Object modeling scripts
--*--

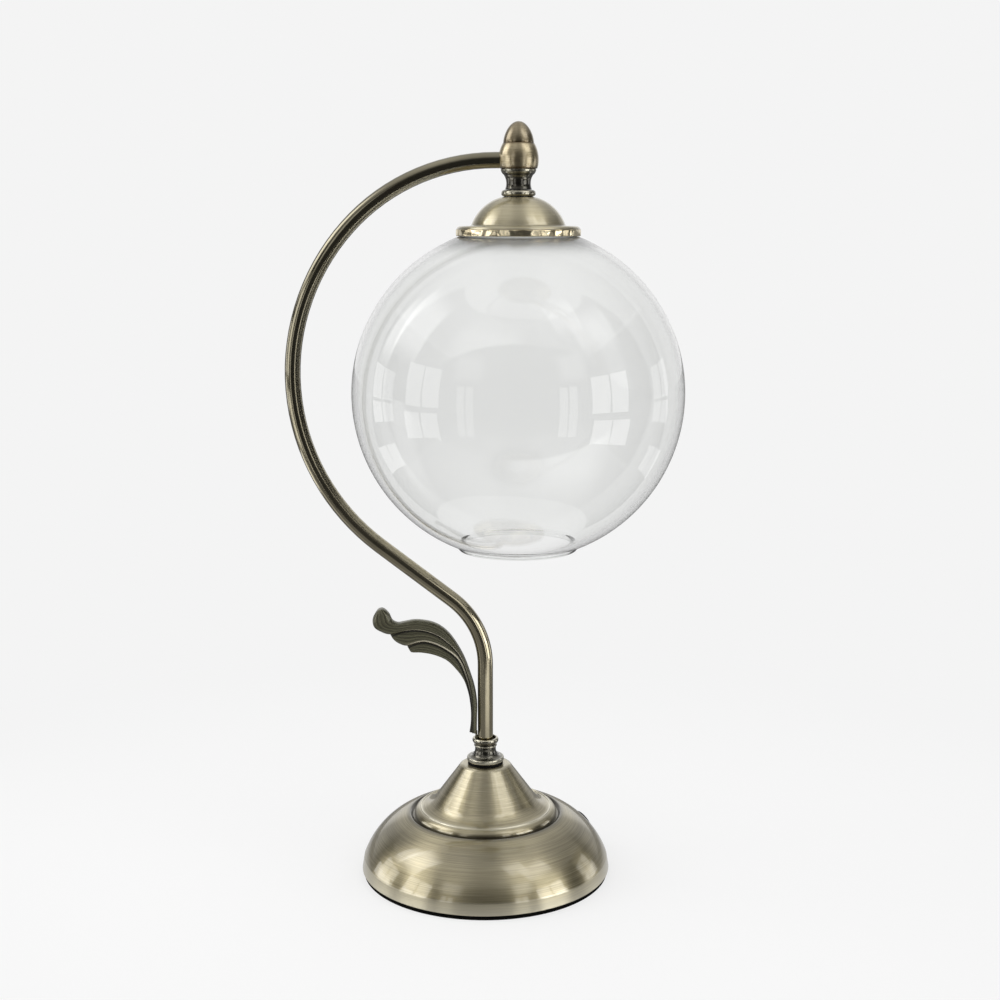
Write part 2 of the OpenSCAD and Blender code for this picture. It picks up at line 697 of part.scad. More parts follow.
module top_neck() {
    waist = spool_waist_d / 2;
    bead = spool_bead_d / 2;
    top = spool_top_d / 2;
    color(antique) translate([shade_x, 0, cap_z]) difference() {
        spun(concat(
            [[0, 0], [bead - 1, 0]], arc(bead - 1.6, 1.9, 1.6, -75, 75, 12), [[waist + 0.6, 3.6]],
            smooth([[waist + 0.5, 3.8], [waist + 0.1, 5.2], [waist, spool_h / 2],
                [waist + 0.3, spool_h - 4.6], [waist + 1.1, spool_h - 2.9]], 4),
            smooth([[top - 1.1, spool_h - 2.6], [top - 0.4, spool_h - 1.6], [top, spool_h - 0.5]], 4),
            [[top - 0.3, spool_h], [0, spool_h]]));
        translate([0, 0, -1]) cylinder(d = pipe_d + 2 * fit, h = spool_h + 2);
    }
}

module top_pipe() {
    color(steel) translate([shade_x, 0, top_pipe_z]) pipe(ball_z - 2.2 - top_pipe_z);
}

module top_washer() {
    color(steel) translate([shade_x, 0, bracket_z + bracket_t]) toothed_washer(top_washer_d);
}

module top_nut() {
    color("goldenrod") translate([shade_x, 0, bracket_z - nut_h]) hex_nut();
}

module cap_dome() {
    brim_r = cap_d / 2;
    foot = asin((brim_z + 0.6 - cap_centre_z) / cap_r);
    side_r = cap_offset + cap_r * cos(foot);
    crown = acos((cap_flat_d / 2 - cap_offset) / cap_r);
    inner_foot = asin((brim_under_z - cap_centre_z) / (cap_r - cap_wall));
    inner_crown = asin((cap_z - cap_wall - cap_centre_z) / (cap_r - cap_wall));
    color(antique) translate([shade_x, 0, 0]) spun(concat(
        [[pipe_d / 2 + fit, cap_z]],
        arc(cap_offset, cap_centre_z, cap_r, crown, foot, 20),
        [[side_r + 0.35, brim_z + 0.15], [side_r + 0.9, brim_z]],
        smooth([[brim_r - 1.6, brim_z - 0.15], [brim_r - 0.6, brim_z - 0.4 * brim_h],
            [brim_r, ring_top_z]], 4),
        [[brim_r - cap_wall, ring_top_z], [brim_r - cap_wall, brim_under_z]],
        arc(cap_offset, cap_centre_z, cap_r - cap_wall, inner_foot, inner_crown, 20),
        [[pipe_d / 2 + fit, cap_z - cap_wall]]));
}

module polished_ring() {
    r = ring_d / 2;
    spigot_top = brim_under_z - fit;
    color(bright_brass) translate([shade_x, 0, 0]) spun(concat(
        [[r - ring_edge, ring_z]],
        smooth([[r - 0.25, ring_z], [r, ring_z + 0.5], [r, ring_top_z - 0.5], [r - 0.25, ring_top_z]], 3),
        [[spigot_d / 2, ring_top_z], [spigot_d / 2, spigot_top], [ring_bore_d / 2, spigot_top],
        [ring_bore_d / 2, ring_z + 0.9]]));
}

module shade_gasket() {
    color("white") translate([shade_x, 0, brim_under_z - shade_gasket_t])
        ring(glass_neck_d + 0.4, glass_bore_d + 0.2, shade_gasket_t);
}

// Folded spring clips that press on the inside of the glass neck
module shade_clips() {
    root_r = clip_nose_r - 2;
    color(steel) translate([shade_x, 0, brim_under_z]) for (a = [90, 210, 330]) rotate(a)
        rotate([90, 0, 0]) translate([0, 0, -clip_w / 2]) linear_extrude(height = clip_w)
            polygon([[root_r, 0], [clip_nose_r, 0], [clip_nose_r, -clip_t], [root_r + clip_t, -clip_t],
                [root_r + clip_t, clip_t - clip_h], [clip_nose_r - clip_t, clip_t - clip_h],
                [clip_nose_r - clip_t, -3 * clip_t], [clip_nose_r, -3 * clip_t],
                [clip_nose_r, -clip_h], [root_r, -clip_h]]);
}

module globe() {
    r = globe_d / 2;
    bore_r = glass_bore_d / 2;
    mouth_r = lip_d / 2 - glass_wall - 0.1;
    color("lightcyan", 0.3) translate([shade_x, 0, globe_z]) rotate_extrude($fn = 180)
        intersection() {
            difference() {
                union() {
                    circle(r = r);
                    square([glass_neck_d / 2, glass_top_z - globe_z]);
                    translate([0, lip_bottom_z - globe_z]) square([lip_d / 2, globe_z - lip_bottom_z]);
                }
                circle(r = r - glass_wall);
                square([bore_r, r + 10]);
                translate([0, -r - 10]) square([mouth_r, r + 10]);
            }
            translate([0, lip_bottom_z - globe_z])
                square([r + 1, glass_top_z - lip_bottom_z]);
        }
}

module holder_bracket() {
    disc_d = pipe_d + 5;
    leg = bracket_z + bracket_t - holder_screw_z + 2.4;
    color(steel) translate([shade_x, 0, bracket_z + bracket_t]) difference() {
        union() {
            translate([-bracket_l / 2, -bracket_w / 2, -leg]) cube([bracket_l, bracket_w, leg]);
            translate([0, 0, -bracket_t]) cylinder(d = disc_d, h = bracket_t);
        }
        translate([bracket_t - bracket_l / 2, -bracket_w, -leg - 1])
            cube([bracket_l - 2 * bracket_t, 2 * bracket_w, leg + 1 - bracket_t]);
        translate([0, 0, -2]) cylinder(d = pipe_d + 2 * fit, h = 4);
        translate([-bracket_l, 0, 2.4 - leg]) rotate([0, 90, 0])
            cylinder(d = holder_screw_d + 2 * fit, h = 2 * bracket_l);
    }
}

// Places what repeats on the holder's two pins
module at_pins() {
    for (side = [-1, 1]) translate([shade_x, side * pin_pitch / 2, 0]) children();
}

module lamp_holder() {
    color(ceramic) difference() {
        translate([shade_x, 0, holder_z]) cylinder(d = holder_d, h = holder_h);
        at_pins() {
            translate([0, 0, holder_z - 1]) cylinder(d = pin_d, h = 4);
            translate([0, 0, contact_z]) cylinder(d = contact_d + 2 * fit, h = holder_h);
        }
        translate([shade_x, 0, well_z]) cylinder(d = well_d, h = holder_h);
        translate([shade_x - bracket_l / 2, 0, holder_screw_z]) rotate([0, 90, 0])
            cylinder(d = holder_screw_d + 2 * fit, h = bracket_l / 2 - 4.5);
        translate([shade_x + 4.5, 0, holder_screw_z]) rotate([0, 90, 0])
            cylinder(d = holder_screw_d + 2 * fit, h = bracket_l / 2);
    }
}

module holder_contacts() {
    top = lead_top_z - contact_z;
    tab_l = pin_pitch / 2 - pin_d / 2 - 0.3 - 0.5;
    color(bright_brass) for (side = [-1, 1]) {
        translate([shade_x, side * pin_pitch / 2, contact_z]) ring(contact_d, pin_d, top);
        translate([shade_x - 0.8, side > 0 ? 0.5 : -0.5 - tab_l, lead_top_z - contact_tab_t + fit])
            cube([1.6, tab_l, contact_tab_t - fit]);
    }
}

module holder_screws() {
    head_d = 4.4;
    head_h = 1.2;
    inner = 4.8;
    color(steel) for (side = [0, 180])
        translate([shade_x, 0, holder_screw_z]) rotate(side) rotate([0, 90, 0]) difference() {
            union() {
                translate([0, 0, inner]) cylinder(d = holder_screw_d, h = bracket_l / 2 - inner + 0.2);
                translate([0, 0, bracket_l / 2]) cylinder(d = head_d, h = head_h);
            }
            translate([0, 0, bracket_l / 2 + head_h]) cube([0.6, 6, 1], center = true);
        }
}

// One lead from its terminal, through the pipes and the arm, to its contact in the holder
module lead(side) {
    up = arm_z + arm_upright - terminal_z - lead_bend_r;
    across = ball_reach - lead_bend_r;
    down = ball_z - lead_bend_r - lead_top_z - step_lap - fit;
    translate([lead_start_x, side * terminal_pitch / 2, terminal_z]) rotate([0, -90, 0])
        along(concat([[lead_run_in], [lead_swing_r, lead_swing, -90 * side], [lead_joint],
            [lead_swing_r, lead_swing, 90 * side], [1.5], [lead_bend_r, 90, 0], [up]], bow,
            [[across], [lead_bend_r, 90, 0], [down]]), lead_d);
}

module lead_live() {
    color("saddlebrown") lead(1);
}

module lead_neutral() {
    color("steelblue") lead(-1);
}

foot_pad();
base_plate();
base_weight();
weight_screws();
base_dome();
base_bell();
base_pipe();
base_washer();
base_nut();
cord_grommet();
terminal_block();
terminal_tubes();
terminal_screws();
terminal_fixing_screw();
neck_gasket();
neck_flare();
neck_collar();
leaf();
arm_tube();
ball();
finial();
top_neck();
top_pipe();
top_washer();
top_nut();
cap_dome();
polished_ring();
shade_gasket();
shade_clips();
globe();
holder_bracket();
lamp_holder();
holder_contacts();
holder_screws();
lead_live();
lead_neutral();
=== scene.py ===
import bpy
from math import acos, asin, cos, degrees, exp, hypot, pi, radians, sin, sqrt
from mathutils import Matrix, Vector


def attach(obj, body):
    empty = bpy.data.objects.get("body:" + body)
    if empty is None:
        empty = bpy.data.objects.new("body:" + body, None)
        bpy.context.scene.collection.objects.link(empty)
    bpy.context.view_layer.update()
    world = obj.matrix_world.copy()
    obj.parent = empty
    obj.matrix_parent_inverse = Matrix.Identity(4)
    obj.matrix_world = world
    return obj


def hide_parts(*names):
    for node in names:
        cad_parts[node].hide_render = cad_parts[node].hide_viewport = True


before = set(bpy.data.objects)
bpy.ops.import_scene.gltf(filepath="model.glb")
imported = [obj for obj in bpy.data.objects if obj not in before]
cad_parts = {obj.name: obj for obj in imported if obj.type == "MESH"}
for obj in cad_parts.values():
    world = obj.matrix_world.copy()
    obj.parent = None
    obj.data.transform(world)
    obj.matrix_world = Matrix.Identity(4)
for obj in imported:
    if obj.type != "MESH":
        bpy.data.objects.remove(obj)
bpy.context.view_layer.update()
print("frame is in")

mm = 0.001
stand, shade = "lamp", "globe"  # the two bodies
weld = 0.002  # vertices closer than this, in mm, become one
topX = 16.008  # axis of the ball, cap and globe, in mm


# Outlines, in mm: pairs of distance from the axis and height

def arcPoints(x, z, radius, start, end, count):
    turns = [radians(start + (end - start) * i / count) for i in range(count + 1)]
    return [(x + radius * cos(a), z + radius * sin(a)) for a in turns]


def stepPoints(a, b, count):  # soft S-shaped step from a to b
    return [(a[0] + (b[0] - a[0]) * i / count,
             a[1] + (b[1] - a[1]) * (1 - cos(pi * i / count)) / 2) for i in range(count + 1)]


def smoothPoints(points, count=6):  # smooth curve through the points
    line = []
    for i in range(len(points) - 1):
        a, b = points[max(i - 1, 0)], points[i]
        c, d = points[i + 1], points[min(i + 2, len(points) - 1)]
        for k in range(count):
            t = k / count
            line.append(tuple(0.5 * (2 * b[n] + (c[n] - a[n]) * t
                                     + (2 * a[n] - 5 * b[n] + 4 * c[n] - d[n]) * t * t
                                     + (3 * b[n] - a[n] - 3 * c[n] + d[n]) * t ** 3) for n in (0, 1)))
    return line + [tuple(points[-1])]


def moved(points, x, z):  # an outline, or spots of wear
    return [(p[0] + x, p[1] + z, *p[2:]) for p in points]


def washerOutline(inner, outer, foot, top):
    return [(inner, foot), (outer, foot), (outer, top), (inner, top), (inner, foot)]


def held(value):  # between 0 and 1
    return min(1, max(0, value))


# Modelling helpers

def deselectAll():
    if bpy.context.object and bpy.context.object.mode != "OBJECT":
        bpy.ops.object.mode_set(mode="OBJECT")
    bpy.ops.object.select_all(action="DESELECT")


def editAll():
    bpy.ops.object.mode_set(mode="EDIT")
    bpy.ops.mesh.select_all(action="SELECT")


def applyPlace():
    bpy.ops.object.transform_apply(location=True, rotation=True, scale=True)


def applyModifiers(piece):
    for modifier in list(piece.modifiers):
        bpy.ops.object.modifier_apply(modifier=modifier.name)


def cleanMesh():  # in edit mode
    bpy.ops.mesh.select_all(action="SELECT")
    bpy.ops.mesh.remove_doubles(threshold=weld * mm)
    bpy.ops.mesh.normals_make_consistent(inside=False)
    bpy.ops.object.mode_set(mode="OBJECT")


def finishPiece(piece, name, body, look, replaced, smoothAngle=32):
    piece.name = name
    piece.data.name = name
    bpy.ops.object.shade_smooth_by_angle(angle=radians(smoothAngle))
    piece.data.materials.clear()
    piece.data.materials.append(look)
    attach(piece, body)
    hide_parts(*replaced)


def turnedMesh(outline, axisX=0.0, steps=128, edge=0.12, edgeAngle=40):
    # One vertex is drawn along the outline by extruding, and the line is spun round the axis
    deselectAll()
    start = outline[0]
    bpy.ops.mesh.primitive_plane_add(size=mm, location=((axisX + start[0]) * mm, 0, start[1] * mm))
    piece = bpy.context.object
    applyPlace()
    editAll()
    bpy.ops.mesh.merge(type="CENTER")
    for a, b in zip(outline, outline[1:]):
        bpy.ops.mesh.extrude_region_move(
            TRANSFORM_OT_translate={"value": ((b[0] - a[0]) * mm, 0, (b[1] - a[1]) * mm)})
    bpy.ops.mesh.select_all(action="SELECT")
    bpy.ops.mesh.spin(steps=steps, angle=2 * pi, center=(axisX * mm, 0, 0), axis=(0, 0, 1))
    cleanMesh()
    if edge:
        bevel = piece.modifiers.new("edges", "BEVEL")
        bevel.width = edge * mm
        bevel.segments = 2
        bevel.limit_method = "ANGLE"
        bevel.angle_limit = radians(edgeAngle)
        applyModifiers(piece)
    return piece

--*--

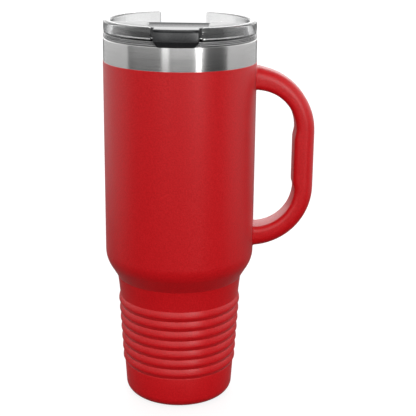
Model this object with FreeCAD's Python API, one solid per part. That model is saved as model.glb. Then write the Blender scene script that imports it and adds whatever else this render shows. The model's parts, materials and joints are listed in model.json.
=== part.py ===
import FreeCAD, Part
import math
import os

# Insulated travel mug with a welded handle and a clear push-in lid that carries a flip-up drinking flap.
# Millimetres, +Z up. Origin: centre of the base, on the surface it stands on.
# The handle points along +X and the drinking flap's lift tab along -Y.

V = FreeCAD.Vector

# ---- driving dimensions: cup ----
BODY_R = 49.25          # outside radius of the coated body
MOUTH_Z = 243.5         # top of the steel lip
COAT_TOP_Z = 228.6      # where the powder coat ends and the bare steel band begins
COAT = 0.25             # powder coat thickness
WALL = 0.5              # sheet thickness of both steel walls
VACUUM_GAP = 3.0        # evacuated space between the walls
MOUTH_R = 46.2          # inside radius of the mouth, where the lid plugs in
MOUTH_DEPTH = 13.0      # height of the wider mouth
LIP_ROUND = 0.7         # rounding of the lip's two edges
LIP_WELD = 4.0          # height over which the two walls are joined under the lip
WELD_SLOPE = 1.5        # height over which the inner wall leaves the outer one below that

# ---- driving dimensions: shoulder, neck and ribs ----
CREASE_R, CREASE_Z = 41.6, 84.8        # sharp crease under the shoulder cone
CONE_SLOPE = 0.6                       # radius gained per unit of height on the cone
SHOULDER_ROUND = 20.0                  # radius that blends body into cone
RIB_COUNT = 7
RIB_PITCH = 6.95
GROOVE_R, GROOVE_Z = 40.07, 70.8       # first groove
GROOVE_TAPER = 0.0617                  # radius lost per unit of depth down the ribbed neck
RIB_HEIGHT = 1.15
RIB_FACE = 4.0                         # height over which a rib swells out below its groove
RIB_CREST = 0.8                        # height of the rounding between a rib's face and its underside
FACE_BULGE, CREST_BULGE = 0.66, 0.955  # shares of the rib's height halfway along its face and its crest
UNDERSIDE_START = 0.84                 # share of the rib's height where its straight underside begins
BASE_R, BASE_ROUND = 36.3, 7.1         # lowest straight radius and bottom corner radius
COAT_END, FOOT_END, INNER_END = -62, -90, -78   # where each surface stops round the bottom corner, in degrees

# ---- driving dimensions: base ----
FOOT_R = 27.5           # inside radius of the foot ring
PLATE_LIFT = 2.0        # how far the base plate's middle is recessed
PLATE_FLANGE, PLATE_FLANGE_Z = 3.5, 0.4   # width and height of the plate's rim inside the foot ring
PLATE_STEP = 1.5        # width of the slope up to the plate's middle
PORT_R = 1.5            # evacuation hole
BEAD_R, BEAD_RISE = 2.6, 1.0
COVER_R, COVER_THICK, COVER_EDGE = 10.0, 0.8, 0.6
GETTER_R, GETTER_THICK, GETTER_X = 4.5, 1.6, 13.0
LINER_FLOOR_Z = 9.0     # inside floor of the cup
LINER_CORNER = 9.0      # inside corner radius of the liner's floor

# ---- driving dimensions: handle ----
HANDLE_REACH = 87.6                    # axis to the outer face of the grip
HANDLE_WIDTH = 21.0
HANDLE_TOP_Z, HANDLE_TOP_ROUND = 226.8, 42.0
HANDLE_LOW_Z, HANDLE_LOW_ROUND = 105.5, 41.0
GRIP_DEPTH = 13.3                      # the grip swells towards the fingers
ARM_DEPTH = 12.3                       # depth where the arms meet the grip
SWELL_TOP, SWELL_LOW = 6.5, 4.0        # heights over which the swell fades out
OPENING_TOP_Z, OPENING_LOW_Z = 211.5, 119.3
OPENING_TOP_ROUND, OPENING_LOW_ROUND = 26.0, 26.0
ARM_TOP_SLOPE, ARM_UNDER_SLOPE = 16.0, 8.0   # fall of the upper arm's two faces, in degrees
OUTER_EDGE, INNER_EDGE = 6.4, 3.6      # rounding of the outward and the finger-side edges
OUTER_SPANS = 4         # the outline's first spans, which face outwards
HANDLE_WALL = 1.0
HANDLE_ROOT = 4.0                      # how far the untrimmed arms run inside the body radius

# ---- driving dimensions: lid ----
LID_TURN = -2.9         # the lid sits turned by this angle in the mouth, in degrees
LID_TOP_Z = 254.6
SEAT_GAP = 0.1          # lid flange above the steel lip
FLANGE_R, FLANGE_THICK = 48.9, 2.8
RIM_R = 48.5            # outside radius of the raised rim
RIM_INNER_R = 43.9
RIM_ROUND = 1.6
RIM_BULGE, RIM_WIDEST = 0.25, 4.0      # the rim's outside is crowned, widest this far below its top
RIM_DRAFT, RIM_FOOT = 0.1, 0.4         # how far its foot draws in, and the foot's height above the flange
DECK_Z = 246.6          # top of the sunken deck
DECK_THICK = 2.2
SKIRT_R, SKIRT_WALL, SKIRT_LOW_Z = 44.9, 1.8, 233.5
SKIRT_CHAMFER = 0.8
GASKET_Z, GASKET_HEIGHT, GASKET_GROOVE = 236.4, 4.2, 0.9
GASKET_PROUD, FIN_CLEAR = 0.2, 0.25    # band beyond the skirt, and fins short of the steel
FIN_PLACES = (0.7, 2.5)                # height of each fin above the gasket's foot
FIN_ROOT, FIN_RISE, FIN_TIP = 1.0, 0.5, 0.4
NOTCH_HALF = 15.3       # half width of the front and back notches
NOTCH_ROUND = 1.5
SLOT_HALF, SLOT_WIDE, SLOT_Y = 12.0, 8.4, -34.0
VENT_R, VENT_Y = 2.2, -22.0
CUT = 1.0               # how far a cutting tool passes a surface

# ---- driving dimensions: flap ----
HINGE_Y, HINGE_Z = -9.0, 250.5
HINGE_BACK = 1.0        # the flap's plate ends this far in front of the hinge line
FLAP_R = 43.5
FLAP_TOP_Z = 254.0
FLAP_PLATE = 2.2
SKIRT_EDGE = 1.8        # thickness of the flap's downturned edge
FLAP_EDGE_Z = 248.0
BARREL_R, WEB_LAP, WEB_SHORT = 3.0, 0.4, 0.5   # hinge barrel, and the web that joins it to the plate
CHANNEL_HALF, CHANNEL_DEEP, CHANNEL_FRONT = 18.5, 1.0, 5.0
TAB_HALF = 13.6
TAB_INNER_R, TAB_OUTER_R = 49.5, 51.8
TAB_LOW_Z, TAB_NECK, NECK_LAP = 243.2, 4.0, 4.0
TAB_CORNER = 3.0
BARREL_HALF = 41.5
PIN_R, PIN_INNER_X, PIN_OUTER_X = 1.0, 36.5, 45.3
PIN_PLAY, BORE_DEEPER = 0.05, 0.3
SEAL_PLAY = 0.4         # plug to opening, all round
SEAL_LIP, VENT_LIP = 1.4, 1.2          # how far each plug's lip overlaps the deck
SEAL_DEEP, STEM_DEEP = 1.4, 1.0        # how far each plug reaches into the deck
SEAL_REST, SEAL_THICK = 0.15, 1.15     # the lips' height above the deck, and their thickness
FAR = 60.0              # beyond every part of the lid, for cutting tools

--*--

Goal of the exercise: Give again, word for word, every line of the listing above from the one with "foot_pad();" to the one with "# Outlines, in", both inclusive, and nothing beyond them.

Task response:
foot_pad();
base_plate();
base_weight();
weight_screws();
base_dome();
base_bell();
base_pipe();
base_washer();
base_nut();
cord_grommet();
terminal_block();
terminal_tubes();
terminal_screws();
terminal_fixing_screw();
neck_gasket();
neck_flare();
neck_collar();
leaf();
arm_tube();
ball();
finial();
top_neck();
top_pipe();
top_washer();
top_nut();
cap_dome();
polished_ring();
shade_gasket();
shade_clips();
globe();
holder_bracket();
lamp_holder();
holder_contacts();
holder_screws();
lead_live();
lead_neutral();
=== scene.py ===
import bpy
from math import acos, asin, cos, degrees, exp, hypot, pi, radians, sin, sqrt
from mathutils import Matrix, Vector


def attach(obj, body):
    empty = bpy.data.objects.get("body:" + body)
    if empty is None:
        empty = bpy.data.objects.new("body:" + body, None)
        bpy.context.scene.collection.objects.link(empty)
    bpy.context.view_layer.update()
    world = obj.matrix_world.copy()
    obj.parent = empty
    obj.matrix_parent_inverse = Matrix.Identity(4)
    obj.matrix_world = world
    return obj


def hide_parts(*names):
    for node in names:
        cad_parts[node].hide_render = cad_parts[node].hide_viewport = True


before = set(bpy.data.objects)
bpy.ops.import_scene.gltf(filepath="model.glb")
imported = [obj for obj in bpy.data.objects if obj not in before]
cad_parts = {obj.name: obj for obj in imported if obj.type == "MESH"}
for obj in cad_parts.values():
    world = obj.matrix_world.copy()
    obj.parent = None
    obj.data.transform(world)
    obj.matrix_world = Matrix.Identity(4)
for obj in imported:
    if obj.type != "MESH":
        bpy.data.objects.remove(obj)
bpy.context.view_layer.update()
print("frame is in")

mm = 0.001
stand, shade = "lamp", "globe"  # the two bodies
weld = 0.002  # vertices closer than this, in mm, become one
topX = 16.008  # axis of the ball, cap and globe, in mm


# Outlines, in mm: pairs of distance from the axis and height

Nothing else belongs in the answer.